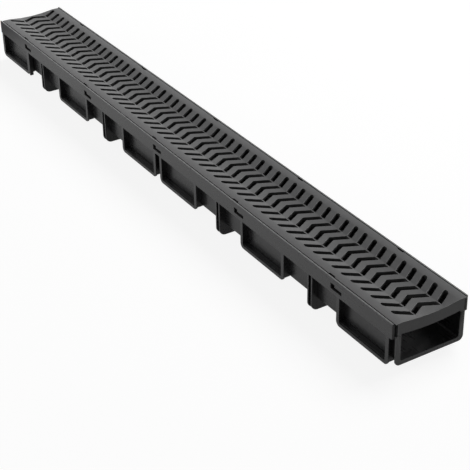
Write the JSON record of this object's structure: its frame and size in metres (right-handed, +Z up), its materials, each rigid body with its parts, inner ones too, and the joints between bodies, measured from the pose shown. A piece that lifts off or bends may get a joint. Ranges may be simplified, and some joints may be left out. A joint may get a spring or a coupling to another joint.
{
  "type": "channel drain",
  "caption": "Plastic surface drainage channel with a U-shaped trough, ribbed side frames and feet, covered by a dished drop-in grate with chevron slots.",
  "frame": {"origin": "on the ground under the feet, at the middle of the body's length and width", "axes": "+X along the channel from the socket end to the tongue end, +Y across it, +Z up"},
  "size_m": [1.0022, 0.102, 0.066],
  "materials": {
    "body_plastic": "matte moulded black",
    "grate_plastic": "matte moulded black, fine grain"
  },
  "bodies": {
    "root": {"channel_body": "body_plastic", "grate": "grate_plastic"}
  },
  "joints": []
}
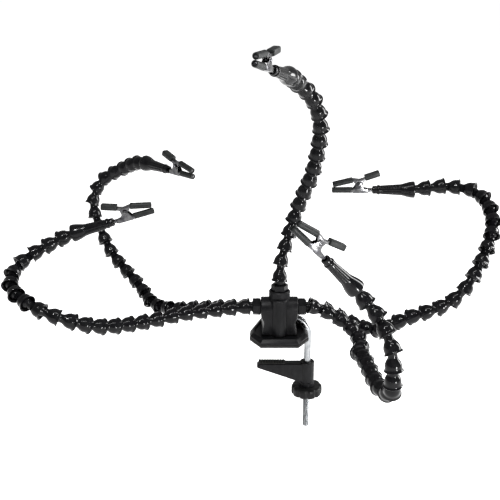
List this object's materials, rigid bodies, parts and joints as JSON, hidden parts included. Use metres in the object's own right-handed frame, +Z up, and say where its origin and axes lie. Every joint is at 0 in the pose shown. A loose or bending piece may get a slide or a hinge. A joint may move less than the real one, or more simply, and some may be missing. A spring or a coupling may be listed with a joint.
{
  "type": "helping hands clamp",
  "caption": "Bench clamp with flexible ball-and-socket arms, each ending in a nozzle and a rubber-sleeved spring clip that holds small work for soldering.",
  "frame": {"origin": "centre of the foot's underside, on the table top", "axes": "+Z up; +X towards the clamp rod and its bend over the table edge; -Y to the front"},
  "size_m": [0.4969, 0.3541, 0.4441],
  "materials": {
    "hub_plastic": "satin moulded black",
    "pad_rubber": "matte black",
    "rod_steel": "bright zinc plate",
    "hardware_steel": "bright zinc plate",
    "jaw_plastic": "satin moulded black",
    "knob_plastic": "satin moulded black",
    "connector_plastic": "glossy moulded black",
    "arm_plastic": "glossy moulded black",
    "clip_steel": "bright nickel plate",
    "clip_rubber": "satin black"
  },
  "bodies": {
    "hub": {"hub_body": "hub_plastic", "foot_plate": "hub_plastic", "foot_pad": "pad_rubber", "clamp_rod": "rod_steel", "rod_set_screw": "hardware_steel", "top_connector": "connector_plastic", "left_front_connector": "connector_plastic", "left_rear_connector": "connector_plastic", "right_front_connector": "connector_plastic", "right_rear_connector": "connector_plastic"},
    "jaw": {"clamp_jaw": "jaw_plastic", "jaw_pad": "pad_rubber", "thrust_washer": "jaw_plastic"},
    "knob": {"knob": "knob_plastic", "knob_nut": "hardware_steel"},
    "top_lower_arm": {"top_links_1": "arm_plastic"},
    "top_middle_arm": {"top_links_2": "arm_plastic"},
    "top_upper_arm": {"top_links_3": "arm_plastic"},
    "top_nozzle": {"top_nozzle": "arm_plastic"},
    "top_clip": {"top_clip_body": "clip_steel", "top_clip_pin": "clip_steel", "top_fixed_jaw_sleeve": "clip_rubber"},
    "top_clip_lever": {"top_clip_lever": "clip_steel", "top_moving_jaw_sleeve": "clip_rubber"},
    "left_front_lower_arm": {"left_front_links_1": "arm_plastic"},
    "left_front_middle_arm": {"left_front_links_2": "arm_plastic"},
    "left_front_upper_arm": {"left_front_links_3": "arm_plastic"},
    "left_front_nozzle": {"left_front_nozzle": "arm_plastic"},
    "left_front_clip": {"left_front_clip_body": "clip_steel", "left_front_clip_pin": "clip_steel", "left_front_fixed_jaw_sleeve": "clip_rubber"},
    "left_front_clip_lever": {"left_front_clip_lever": "clip_steel", "left_front_moving_jaw_sleeve": "clip_rubber"},
    "left_rear_lower_arm": {"left_rear_links_1": "arm_plastic"},
    "left_rear_middle_arm": {"left_rear_links_2": "arm_plastic"},
    "left_rear_upper_arm": {"left_rear_links_3": "arm_plastic"},
    "left_rear_nozzle": {"left_rear_nozzle": "arm_plastic"},
    "left_rear_clip": {"left_rear_clip_body": "clip_steel", "left_rear_clip_pin": "clip_steel", "left_rear_fixed_jaw_sleeve": "clip_rubber"},
    "left_rear_clip_lever": {"left_rear_clip_lever": "clip_steel", "left_rear_moving_jaw_sleeve": "clip_rubber"},
    "right_front_lower_arm": {"right_front_links_1": "arm_plastic"},
    "right_front_middle_arm": {"right_front_links_2": "arm_plastic"},
    "right_front_upper_arm": {"right_front_links_3": "arm_plastic"},
    "right_front_nozzle": {"right_front_nozzle": "arm_plastic"},
    "right_front_clip": {"right_front_clip_body": "clip_steel", "right_front_clip_pin": "clip_steel", "right_front_fixed_jaw_sleeve": "clip_rubber"},
    "right_front_clip_lever": {"right_front_clip_lever": "clip_steel", "right_front_moving_jaw_sleeve": "clip_rubber"},
    "right_rear_lower_arm": {"right_rear_links_1": "arm_plastic"},
    "right_rear_middle_arm": {"right_rear_links_2": "arm_plastic"},
    "right_rear_upper_arm": {"right_rear_links_3": "arm_plastic"},
    "right_rear_nozzle": {"right_rear_nozzle": "arm_plastic"},
    "right_rear_clip": {"right_rear_clip_body": "clip_steel", "right_rear_clip_pin": "clip_steel", "right_rear_fixed_jaw_sleeve": "clip_rubber"},
    "right_rear_clip_lever": {"right_rear_clip_lever": "clip_steel", "right_rear_moving_jaw_sleeve": "clip_rubber"}
  },
  "joints": [
    {"name": "jaw_slide", "type": "slide", "parent": "hub", "child": "jaw", "axis": [0, 0, 1], "range_m": [-0.034, 0.034]},
    {"name": "knob_turn", "type": "hinge", "parent": "jaw", "child": "knob", "pos_m": [0.0324, 0.022, -0.0734], "axis": [0, 0, 1], "range_deg": [-10050, 10050]},
    {"name": "top_root_bend", "type": "hinge", "parent": "hub", "child": "top_lower_arm", "pos_m": [0, 0, 0.0708], "axis": [0.9323, -0.3617, 0], "range_deg": [-11, 38]},
    {"name": "top_lower_bend", "type": "hinge", "parent": "top_lower_arm", "child": "top_middle_arm", "pos_m": [0.02472, 0.00927, 0.16125], "axis": [0.7993, 0.601, 0], "range_deg": [-28, 21]},
    {"name": "top_upper_bend", "type": "hinge", "parent": "top_middle_arm", "child": "top_upper_arm", "pos_m": [0.03698, -0.02011, 0.23528], "axis": [0.0987, 0.93, 0.3539], "range_deg": [-14, 35]},
    {"name": "top_nozzle_bend", "type": "hinge", "parent": "top_upper_arm", "child": "top_nozzle", "pos_m": [0.00171, -0.08077, 0.29426], "axis": [-0.9301, 0.3674, 0], "range_deg": [-22, 27]},
    {"name": "top_clip_swivel", "type": "hinge", "parent": "top_nozzle", "child": "top_clip", "pos_m": [-0.01249, -0.11671, 0.30463], "axis": [-0.3548, -0.8983, 0.2593], "continuous": true},
    {"name": "top_clip_lever_hinge", "type": "hinge", "parent": "top_clip", "child": "top_clip_lever", "pos_m": [-0.01701, -0.12816, 0.31466], "axis": [-0.9301, 0.3674, 0], "range_deg": [0, 22], "stiffness_Nm_per_rad": 0.15, "springref_deg": -28.65},
    {"name": "left_front_root_bend", "type": "hinge", "parent": "hub", "child": "left_front_lower_arm", "pos_m": [-0.0363, 0, 0.0362], "axis": [0, 0.063, -0.998], "range_deg": [-14, 24]},
    {"name": "left_front_lower_bend", "type": "hinge", "parent": "left_front_lower_arm", "child": "left_front_middle_arm", "pos_m": [-0.15384, -0.05205, 0.03986], "axis": [-0.6202, 0.7844, 0], "range_deg": [-28, 21]},
    {"name": "left_front_upper_bend", "type": "hinge", "parent": "left_front_middle_arm", "child": "left_front_upper_arm", "pos_m": [-0.24626, -0.08785, 0.08012], "axis": [0.4395, 0.088, 0.8939], "range_deg": [-2, 40]},
    {"name": "left_front_nozzle_bend", "type": "hinge", "parent": "left_front_upper_arm", "child": "left_front_nozzle", "pos_m": [-0.20558, -0.02196, 0.12778], "axis": [0.0514, 0.9987, 0], "range_deg": [-31, 17]},
    {"name": "left_front_clip_swivel", "type": "hinge", "parent": "left_front_nozzle", "child": "left_front_clip", "pos_m": [-0.16741, -0.02393, 0.13957], "axis": [0.9543, -0.0491, 0.2949], "continuous": true},
    {"name": "left_front_clip_lever_hinge", "type": "hinge", "parent": "left_front_clip", "child": "left_front_clip_lever", "pos_m": [-0.15548, -0.02454, 0.15006], "axis": [-0.0514, -0.9987, 0], "range_deg": [0, 22], "stiffness_Nm_per_rad": 0.15, "springref_deg": -28.65},
    {"name": "left_rear_root_bend", "type": "hinge", "parent": "hub", "child": "left_rear_lower_arm", "pos_m": [-0.0363, 0.018, 0.03], "axis": [0.1024, -0.0089, -0.9947], "range_deg": [-24, 19]},
    {"name": "left_rear_lower_bend", "type": "hinge", "parent": "left_rear_lower_arm", "child": "left_rear_middle_arm", "pos_m": [-0.14707, 0.07522, 0.01349], "axis": [-0.5801, -0.6098, 0.54], "range_deg": [-9, 37]},
    {"name": "left_rear_upper_bend", "type": "hinge", "parent": "left_rear_middle_arm", "child": "left_rear_upper_arm", "pos_m": [-0.21567, 0.14457, 0.09387], "axis": [-0.3154, -0.8939, 0.3186], "range_deg": [-10, 39]},
    {"name": "left_rear_nozzle_bend", "type": "hinge", "parent": "left_rear_upper_arm", "child": "left_rear_nozzle", "pos_m": [-0.14644, 0.10698, 0.16514], "axis": [-0.7455, -0.6666, 0], "range_deg": [-17, 31]},
    {"name": "left_rear_clip_swivel", "type": "hinge", "parent": "left_rear_nozzle", "child": "left_rear_clip", "pos_m": [-0.11979, 0.07717, 0.16602], "axis": [0.6664, -0.7453, 0.0221], "continuous": true},
    {"name": "left_rear_clip_lever_hinge", "type": "hinge", "parent": "left_rear_clip", "child": "left_rear_clip_lever", "pos_m": [-0.11022, 0.06647, 0.17284], "axis": [-0.7455, -0.6666, 0], "range_deg": [0, 22], "stiffness_Nm_per_rad": 0.15, "springref_deg": -28.65},
    {"name": "right_front_root_bend", "type": "hinge", "parent": "hub", "child": "right_front_lower_arm", "pos_m": [0.0363, 0, 0.0362], "axis": [0, 0.9997, 0.0236], "range_deg": [-40, 2]},
    {"name": "right_front_lower_bend", "type": "hinge", "parent": "right_front_lower_arm", "child": "right_front_middle_arm", "pos_m": [0.08021, -0.07762, 0.01662], "axis": [0.9754, 0.1439, 0.1671], "range_deg": [-39, 10]},
    {"name": "right_front_upper_bend", "type": "hinge", "parent": "right_front_middle_arm", "child": "right_front_upper_arm", "pos_m": [0.0953, -0.16988, 0.02969], "axis": [0.9206, 0.2905, 0.2609], "range_deg": [-1, 40]},
    {"name": "right_front_nozzle_bend", "type": "hinge", "parent": "right_front_upper_arm", "child": "right_front_nozzle", "pos_m": [0.05818, -0.15867, 0.12514], "axis": [0.7535, -0.1373, 0.643], "range_deg": [-40, 4]},
    {"name": "right_front_clip_swivel", "type": "hinge", "parent": "right_front_nozzle", "child": "right_front_clip", "pos_m": [0.03195, -0.16762, 0.15398], "axis": [-0.6559, -0.2238, 0.7209], "continuous": true},
    {"name": "right_front_clip_lever_hinge", "type": "hinge", "parent": "right_front_clip", "child": "right_front_clip_lever", "pos_m": [0.02687, -0.16936, 0.16893], "axis": [-0.3229, 0.9464, 0], "range_deg": [0, 22], "stiffness_Nm_per_rad": 0.15, "springref_deg": -28.65},
    {"name": "right_rear_root_bend", "type": "hinge", "parent": "hub", "child": "right_rear_lower_arm", "pos_m": [0.0363, 0.018, 0.03], "axis": [0, -0.9716, -0.2368], "range_deg": [-8, 40]},
    {"name": "right_rear_lower_bend", "type": "hinge", "parent": "right_rear_lower_arm", "child": "right_rear_middle_arm", "pos_m": [0.13442, -0.0379, 0.04247], "axis": [-0.4697, -0.8828, 0], "range_deg": [-20, 29]},
    {"name": "right_rear_upper_bend", "type": "hinge", "parent": "right_rear_middle_arm", "child": "right_rear_upper_arm", "pos_m": [0.21102, -0.02569, 0.12833], "axis": [0.6402, 0.3712, -0.6725], "range_deg": [-12, 37]},
    {"name": "right_rear_nozzle_bend", "type": "hinge", "parent": "right_rear_upper_arm", "child": "right_rear_nozzle", "pos_m": [0.13786, 0.03789, 0.15487], "axis": [-0.0248, 0.9997, 0], "range_deg": [-29, 20]},
    {"name": "right_rear_clip_swivel", "type": "hinge", "parent": "right_rear_nozzle", "child": "right_rear_clip", "pos_m": [0.09788, 0.0369, 0.155], "axis": [-0.9997, -0.0248, 0.0034], "continuous": true},
    {"name": "right_rear_clip_lever_hinge", "type": "hinge", "parent": "right_rear_clip", "child": "right_rear_clip_lever", "pos_m": [0.0834, 0.03654, 0.16155], "axis": [-0.0248, 0.9997, 0], "range_deg": [0, 22], "stiffness_Nm_per_rad": 0.15, "springref_deg": -28.65}
  ],
  "couplings": [
    {"joint": "knob_turn", "follows": "jaw_slide", "rad_per_m": 5026.5}
  ]
}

**What is required**: In the lines above, locate the string "shown". Copy every line where it occurs.

**Output of the exercise**:
Write the JSON record of this object's structure: its frame and size in metres (right-handed, +Z up), its materials, each rigid body with its parts, inner ones too, and the joints between bodies, measured from the pose shown. A piece that lifts off or bends may get a joint. Ranges may be simplified, and some joints may be left out. A joint may get a spring or a coupling to another joint.
List this object's materials, rigid bodies, parts and joints as JSON, hidden parts included. Use metres in the object's own right-handed frame, +Z up, and say where its origin and axes lie. Every joint is at 0 in the pose shown. A loose or bending piece may get a slide or a hinge. A joint may move less than the real one, or more simply, and some may be missing. A spring or a coupling may be listed with a joint.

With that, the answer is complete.